Ontem, com o rio em seu nível normal, homens, mulheres e crianças descalços e sujos de barro vagavam de um lado para o outro, carregando sacos nas costas e empurrando carrinhos de mão. Nas pilhas de tijolos, procuram localizar indícios de suas casas para recolher algum objeto que não tivesse sido levado pela água.

Alguns montaram acampamentos nas ruas para evitar saques. Muitos aproveitaram-se da situação para recolher principalmente portões e fios de cobre que encontravam nos destroços.

A ajuda oficial ainda era precária e a maioria dos flagelados carregava com as próprias mãos o que conseguia resgatar, como botijões de gás e eletrodomésticos. Em Branquinha, um caminhão recolhia a lama, enquanto pessoas choravam nas ruas.

A situação também é precária no sul de Pernambuco, principalmente em Palmares (a 129 km de Recife), onde o Rio Una transbordou.
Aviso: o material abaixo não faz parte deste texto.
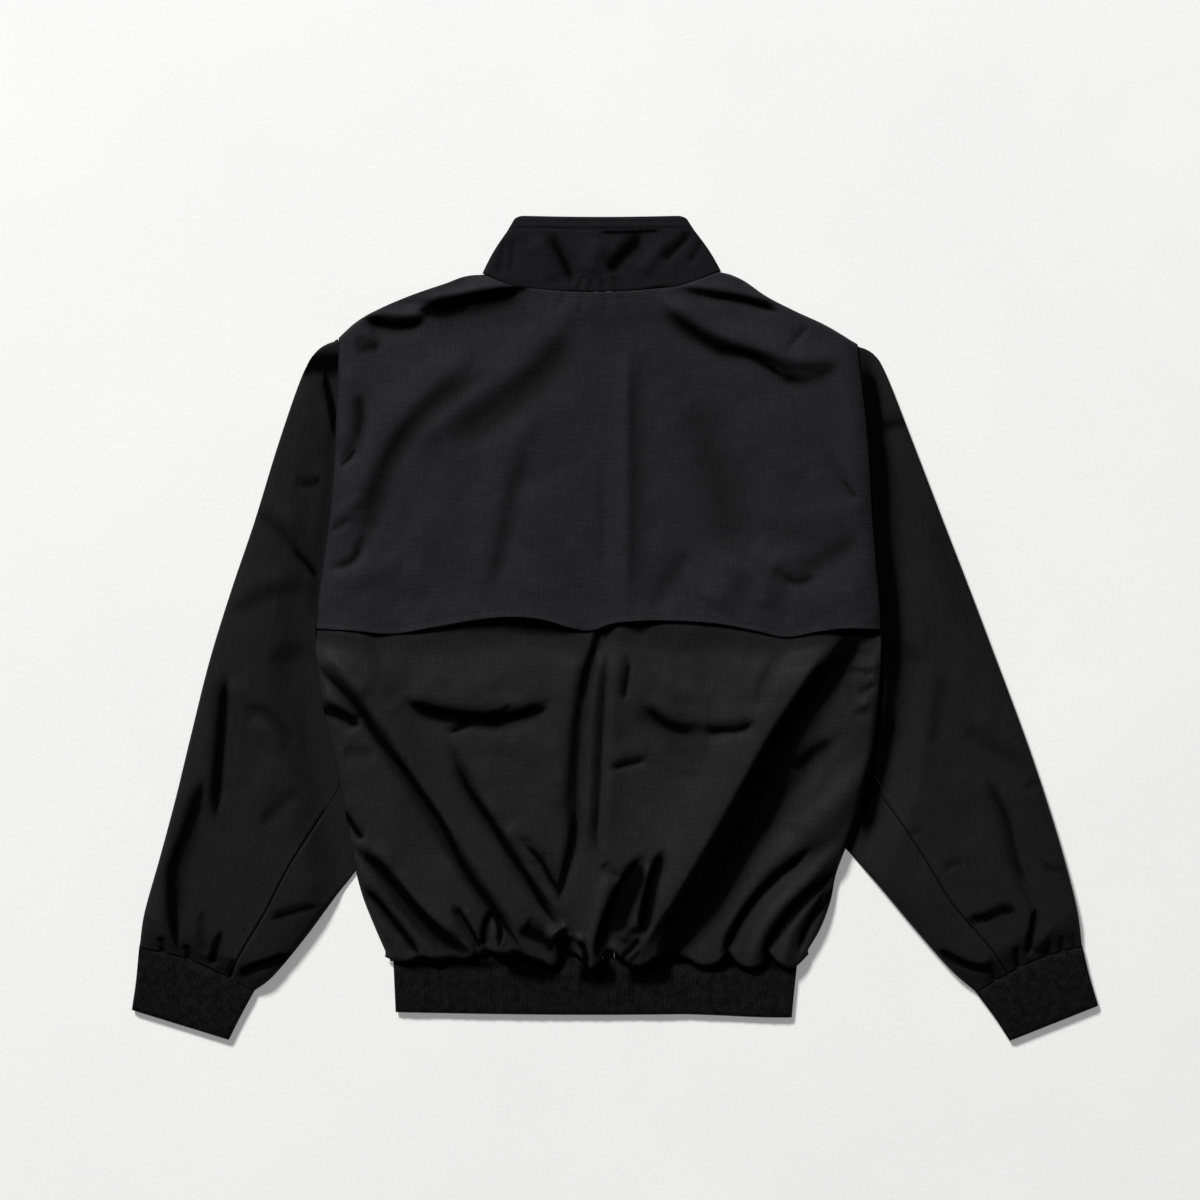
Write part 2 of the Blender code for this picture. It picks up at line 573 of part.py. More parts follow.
def sleeve_points(side, read, across):
    """Points of the sections at shares of their length. The first section follows the armhole."""
    out = -1.0 if side == "left" else 1.0
    turn = read["turn"]
    before, after = np.minimum(across / turn, 1.0), np.maximum((across - turn) / (1 - turn), 0.0)
    x = read["outer_x"] + (read["corner_x"] - read["outer_x"]) * before
    y = read["outer_y"] + (read["corner_y"] - read["outer_y"]) * before
    armhole_x = body_edge(np.minimum(y, SHOULDER_Y), side) + out * ARMHOLE_GAP
    on_armhole = (read["down"] == 0.0) & (y < SHOULDER_Y + 1.0)
    x = np.where(on_armhole, armhole_x, x)
    x = x + (read["inner_x"] - read["corner_x"]) * after
    y = y + (read["inner_y"] - read["corner_y"]) * after
    bow = CUFF_BOW * np.clip((read["down"] - 0.8) / 0.2, 0, 1) * np.sin(math.pi * across) ** 1.2
    return x + 0.35 * bow * out, y + bow * 0.9


def edge_step(roll):
    """How far inside a fold the next point lies, so that the wall can turn without crossing itself."""
    return np.maximum(3.2, 0.9 * roll)


def sleeve_piece(side, piece, collection, finish):
    """The upper piece runs from the hidden seam round the outer fold to the back seam, and the under
    piece from the back seam round the inner fold to the hidden seam. The hidden seam lies along the
    sections' corners, and so does a column of the upper piece's top."""
    read = sleeve_sections(side)
    folds = SLEEVE_FOLDS_LEFT if side == "left" else SLEEVE_FOLDS_RIGHT
    half_gap = 0.8 * SEAM / read["width"]
    if piece == "upper":
        fold, roll = 0.0, read["outer_roll"]
        beside = edge_step(roll) / read["width"]
        bottom_limit = read["turn"] - half_gap
        to_corner = np.array([0.0, 0.10, 0.24, 0.40, 0.58, 0.77, 0.90, 1.0])
        past_corner = np.array([0.33, 0.67, 1.0])
        top_across = np.concatenate([
            beside + (read["turn"] - beside) * to_corner,
            read["turn"] + (read["seam"] - half_gap - read["turn"]) * past_corner,
        ], axis=1)
        under_steps = np.array([0.0, 0.1, 0.2, 0.4, 0.7, 1.0])
    else:
        fold, roll = 1.0, read["inner_roll"]
        beside = 1 - edge_step(roll) / read["width"]
        bottom_limit = read["turn"] + half_gap
        top_across = beside + (read["seam"] + half_gap - beside) * np.array([0.0, 0.34, 0.67, 1.0])
        under_steps = np.array([0.0, 0.33, 0.67, 1.0])
    bottom_across = bottom_limit + (beside - bottom_limit) * under_steps
    across = np.concatenate([bottom_across, fold + 0 * half_gap, top_across], axis=1)
    x, y = sleeve_points(side, read, across)
    z = sleeve_top(x, y, across, read, side, folds)
    z[:, : bottom_across.shape[1]] = 0.0
    if (side == "left") == (piece == "upper"):
        x, y, z = x[::-1], y[::-1], z[::-1]
    return cloth(f"sleeve_{side}_{piece}", x, y, z, SHELL, collection, finish)


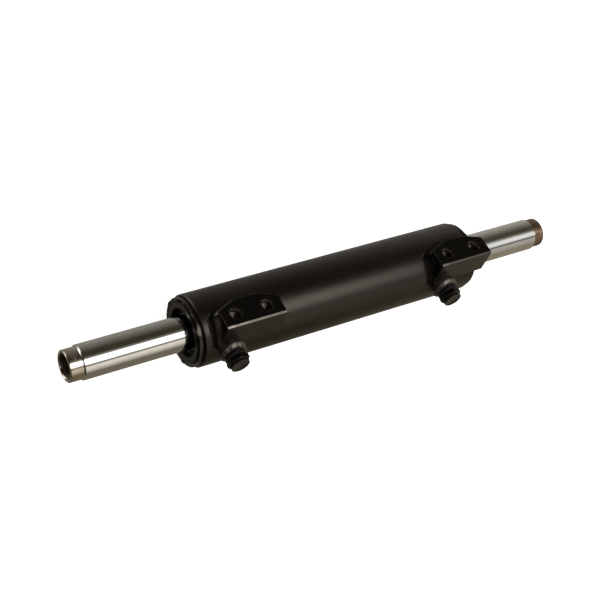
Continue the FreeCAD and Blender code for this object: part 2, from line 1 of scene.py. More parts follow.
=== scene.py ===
import json
import math

import bpy
from mathutils import Matrix, Vector, noise


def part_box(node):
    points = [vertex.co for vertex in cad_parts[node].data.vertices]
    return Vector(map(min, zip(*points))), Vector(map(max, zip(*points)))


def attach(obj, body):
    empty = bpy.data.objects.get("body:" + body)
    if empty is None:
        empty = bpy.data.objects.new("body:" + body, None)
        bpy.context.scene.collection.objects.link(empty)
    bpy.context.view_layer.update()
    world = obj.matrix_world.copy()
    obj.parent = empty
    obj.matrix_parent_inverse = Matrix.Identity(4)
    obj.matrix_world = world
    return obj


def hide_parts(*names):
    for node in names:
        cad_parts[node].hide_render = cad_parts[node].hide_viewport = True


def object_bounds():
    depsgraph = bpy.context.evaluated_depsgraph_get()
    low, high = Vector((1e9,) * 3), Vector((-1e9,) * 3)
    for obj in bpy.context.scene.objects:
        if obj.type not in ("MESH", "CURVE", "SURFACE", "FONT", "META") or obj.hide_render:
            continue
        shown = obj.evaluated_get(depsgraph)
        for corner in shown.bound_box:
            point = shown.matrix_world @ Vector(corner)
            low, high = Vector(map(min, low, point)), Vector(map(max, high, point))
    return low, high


# The looks of a double-rod steering cylinder, in metres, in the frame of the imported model:
# +X along the rod, +Z out of the mounting pads, oil ports towards -Y.

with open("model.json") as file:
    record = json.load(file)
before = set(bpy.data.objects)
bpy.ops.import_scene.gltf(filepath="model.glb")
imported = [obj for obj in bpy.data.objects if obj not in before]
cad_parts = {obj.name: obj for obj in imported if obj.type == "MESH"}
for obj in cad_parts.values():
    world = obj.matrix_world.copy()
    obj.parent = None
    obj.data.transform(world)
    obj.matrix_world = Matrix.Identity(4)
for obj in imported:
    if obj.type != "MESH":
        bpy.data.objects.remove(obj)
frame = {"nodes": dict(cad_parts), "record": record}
cad_low, cad_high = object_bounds()

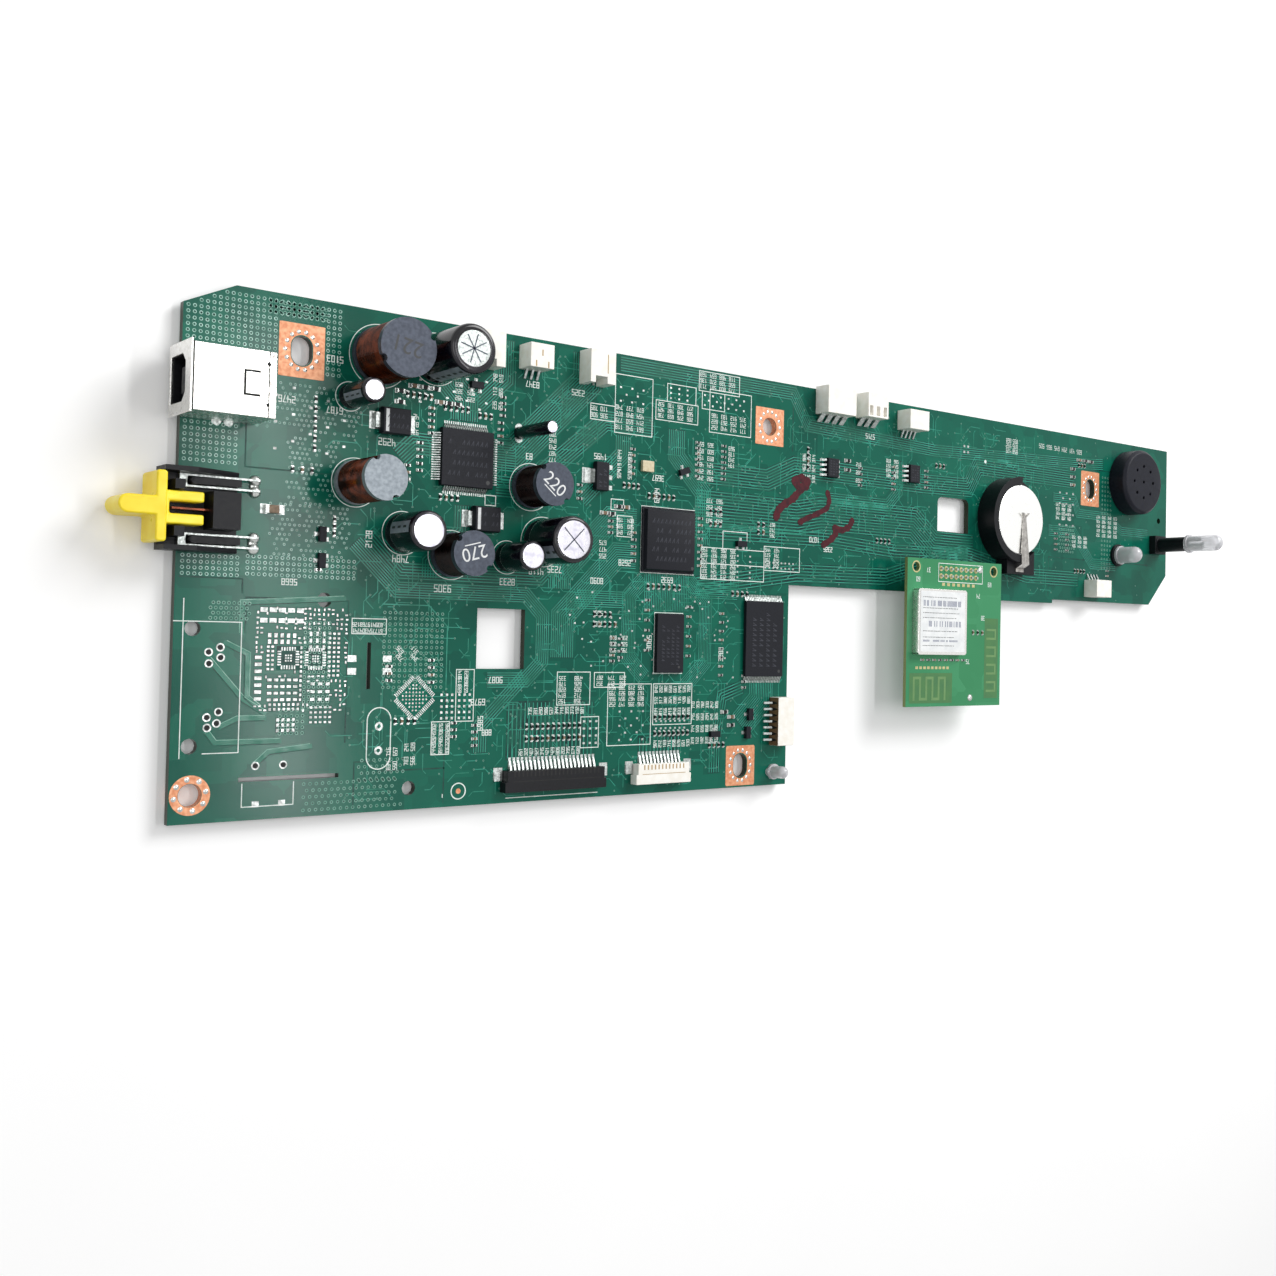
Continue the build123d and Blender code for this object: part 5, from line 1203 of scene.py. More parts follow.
def make_capacitors():
    """Cans in shrunk sleeves. The sleeve's end rolls over onto the bare can top."""
    lids, dull, vents, stripes, marks = Batch(), Batch(), Batch(), Batch(), Batch()
    for number, vent_turn, stripe in ((1, 30, 250), (2, 0, 200), (3, 0, 170), (4, 0, 300), (5, 45, 215)):
        middle, size = centre(f"capacitor_{number}")
        x, y = middle[:2]
        r, h = size[0] / 2, middle[2] + size[2] / 2
        lip = r * (0.72 if number == 1 else 0.8)
        # From the foot, over the bead pressed in above it, up the side and over the rolled end.
        profile = [(r - 0.9, 0.12), (r - 0.3, 0.12), (r - 0.06, 0.4), (r - 0.04, 1.1), (r - 0.38, 1.6),
                   (r - 0.38, 1.85), (r - 0.04, 2.4), (r, 3.0), (r, h - 0.85), (r - 0.1, h - 0.42),
                   (r - 0.34, h - 0.14), (r - 0.62, h - 0.02), (lip + 0.1, h), (lip, h - 0.03),
                   (lip - 0.06, h - 0.3)]
        sleeve = piece(f"capacitor_{number}_sleeve", *capped(profile, x, y), "sleeve",
                       "can_sleeve", True)
        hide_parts(f"capacitor_{number}")
        (dull if number == 1 else lids).add(*capped(
            [(lip + 0.02, h - 0.4), (lip + 0.02, h - 0.1), (lip - 0.25, h - 0.07), (lip * 0.7, h - 0.1),
             (lip * 0.3, h - 0.09)], x, y, 48))
        # The vent scores are flat dark lines: painted shade in their grooves.
        if r > 4.5:
            for turn in (0, 90) if number == 5 else (0, 45, 90, 135):
                t = math.radians(vent_turn + turn)
                dx, dy = math.cos(t) * (lip - 0.7), math.sin(t) * (lip - 0.7)
                vents.add(*strokes([(x - dx, y - dy, x + dx, y + dy)], 0.24, h - 0.055))
        stripes.add(*arc_patch(x, y, r + MARK_LIFT, stripe, 17, 2.9, h - 0.9))
        for level in np.arange(3.6, h - 1.6, 2.4):
            marks.add(*arc_patch(x, y, r + 2 * MARK_LIFT, stripe, 3.5, level, level + 1.3, 2))
    slim, size = centre("slim_capacitor")
    x, y = slim[:2]
    r, h = size[0] / 2, slim[2] + size[2] / 2
    lids.add(*capped([(r - 0.25, h - 0.5), (r - 0.25, h - 0.02), (r * 0.4, h)], x, y, 32))
    profile = [(r - 0.5, 0.1), (r - 0.04, 0.3), (r, 0.9), (r - 0.14, 1.3), (r, 1.7), (r, h - 0.5),
               (r - 0.12, h - 0.12), (r - 0.35, h - 0.02), (r - 0.45, h - 0.2)]
    sleeve = piece("slim_capacitor_sleeve", *capped(profile, x, y, 40), "sleeve",
                   "can_sleeve", True)
    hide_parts("slim_capacitor")
    lids.build("can_tops", "aluminium", "plated_steel", True)
    dull.build("can_top_dull", "tin", "plated_steel", True)
    vents.build("can_vent_shade", "ferrite", "plated_steel")
    stripes.build("sleeve_stripes", "stripe", "can_sleeve", True)
    marks.build("sleeve_minus_marks", "dark_paint", "can_sleeve")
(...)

A correnteza derrubou duas pontes, provocando a interdição da BR-101. A pensionista Anamara da Silva, 65 anos, relata o caos: “Tá uma fome que só Deus sabe.’’ Ela diz que mesmo quem tem dinheiro não consegue comprar comida. Nos poucos lugares em que ainda há mantimentos, os preços subiram: galões de água mineral, antes vendidos por R$ 3,50, agora custam R$ 20.

Quilombola

A comunidade remanescente quilombola Muquém, situada nas proximidades de União dos Palmares, foi totalmente destruída com a enchente que assola a região. Ela é composta por 120 famílias e todas estão desabrigadas – nenhuma casa ficou em pé. Muquém significa, na língua afro, “terra de resistência”: a comunidade ficava às margens do Rio Mundaú. “Eles chamam o rio de Mundaú da morte, porque ele é naturalmente violento. Mesmo estando dentro do seu leito normal já era perigoso, porque tem correntezas fortes”, diz a historiadora Clara Suassuna Fernandes.

O grupo que vivia na região é reconhecido pela Fundação dos Palmares como uma das 49 comunidades remanescentes do Quilombo dos Palmares. Chegou a se cogitar que cerca de 50 destes moradores teriam morrido, mas o número não é oficial. A comunidade está isolada e sem contato – apenas helicópteros conseguem chegar à região. Os moradores resgatados foram levados para um abrigo. Fazia cerca de 50 anos que os moradores não sofriam com a cheia do rio.

A parte histórica do Quilombo dos Palmares, que fica na Serra da Barriga, em Alagoas, não foi atingida, mas está interditada. Uma ponte que liga o antigo quilombo a União dos Palmares foi levada pelas águas.